Work to be completed
Show each line from the listing that includes the word "bodies".
###
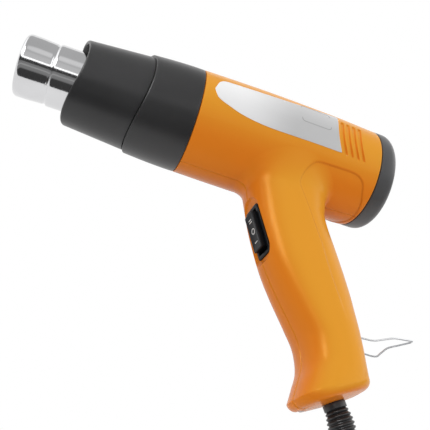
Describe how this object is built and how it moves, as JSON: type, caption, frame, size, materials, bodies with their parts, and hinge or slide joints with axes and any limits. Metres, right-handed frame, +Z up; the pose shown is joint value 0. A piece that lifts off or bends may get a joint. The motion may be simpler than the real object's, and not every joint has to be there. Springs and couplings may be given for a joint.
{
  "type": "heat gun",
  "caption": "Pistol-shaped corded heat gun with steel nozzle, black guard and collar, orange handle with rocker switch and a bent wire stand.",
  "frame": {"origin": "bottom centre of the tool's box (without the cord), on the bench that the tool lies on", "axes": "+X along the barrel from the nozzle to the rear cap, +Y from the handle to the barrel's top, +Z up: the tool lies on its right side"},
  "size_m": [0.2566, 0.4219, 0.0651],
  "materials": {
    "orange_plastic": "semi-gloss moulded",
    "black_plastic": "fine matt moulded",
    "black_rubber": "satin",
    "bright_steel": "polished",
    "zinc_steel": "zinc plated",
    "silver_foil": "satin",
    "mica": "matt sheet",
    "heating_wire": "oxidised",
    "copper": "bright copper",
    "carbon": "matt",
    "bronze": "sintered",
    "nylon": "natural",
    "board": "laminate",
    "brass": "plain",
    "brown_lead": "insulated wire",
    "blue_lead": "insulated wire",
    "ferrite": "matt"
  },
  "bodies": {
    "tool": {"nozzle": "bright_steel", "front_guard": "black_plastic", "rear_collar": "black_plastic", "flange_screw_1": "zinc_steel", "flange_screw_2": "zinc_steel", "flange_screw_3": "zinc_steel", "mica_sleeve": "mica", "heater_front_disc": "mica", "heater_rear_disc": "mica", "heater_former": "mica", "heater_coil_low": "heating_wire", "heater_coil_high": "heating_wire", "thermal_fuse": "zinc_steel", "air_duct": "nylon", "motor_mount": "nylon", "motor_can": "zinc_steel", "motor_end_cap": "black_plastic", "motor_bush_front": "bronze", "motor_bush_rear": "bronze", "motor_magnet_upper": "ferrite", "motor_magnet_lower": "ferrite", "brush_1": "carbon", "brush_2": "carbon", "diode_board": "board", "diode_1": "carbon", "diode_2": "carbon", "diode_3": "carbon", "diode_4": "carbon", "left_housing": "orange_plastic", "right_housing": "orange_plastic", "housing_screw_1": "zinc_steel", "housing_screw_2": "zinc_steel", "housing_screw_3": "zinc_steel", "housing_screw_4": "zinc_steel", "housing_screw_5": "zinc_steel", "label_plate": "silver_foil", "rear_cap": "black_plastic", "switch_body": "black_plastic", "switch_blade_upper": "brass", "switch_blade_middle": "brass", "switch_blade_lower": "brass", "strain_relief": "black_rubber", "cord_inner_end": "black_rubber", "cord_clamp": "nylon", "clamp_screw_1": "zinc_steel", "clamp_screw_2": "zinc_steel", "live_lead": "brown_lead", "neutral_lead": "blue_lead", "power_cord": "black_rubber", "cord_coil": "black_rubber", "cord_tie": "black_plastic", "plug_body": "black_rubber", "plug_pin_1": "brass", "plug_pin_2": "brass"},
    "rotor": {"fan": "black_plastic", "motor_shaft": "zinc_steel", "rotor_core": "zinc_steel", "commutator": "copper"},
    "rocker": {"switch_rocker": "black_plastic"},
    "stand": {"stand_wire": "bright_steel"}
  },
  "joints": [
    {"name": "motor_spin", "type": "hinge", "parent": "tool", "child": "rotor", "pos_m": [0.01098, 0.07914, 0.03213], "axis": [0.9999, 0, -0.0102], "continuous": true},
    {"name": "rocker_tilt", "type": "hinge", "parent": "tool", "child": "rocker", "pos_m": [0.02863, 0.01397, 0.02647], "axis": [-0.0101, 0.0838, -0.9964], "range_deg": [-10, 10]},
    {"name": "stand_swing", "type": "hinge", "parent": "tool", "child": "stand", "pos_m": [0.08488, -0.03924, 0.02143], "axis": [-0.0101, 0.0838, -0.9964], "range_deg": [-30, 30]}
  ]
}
###
Reply to the exercise
Describe how this object is built and how it moves, as JSON: type, caption, frame, size, materials, bodies with their parts, and hinge or slide joints with axes and any limits. Metres, right-handed frame, +Z up; the pose shown is joint value 0. A piece that lifts off or bends may get a joint. The motion may be simpler than the real object's, and not every joint has to be there. Springs and couplings may be given for a joint.
  "bodies": {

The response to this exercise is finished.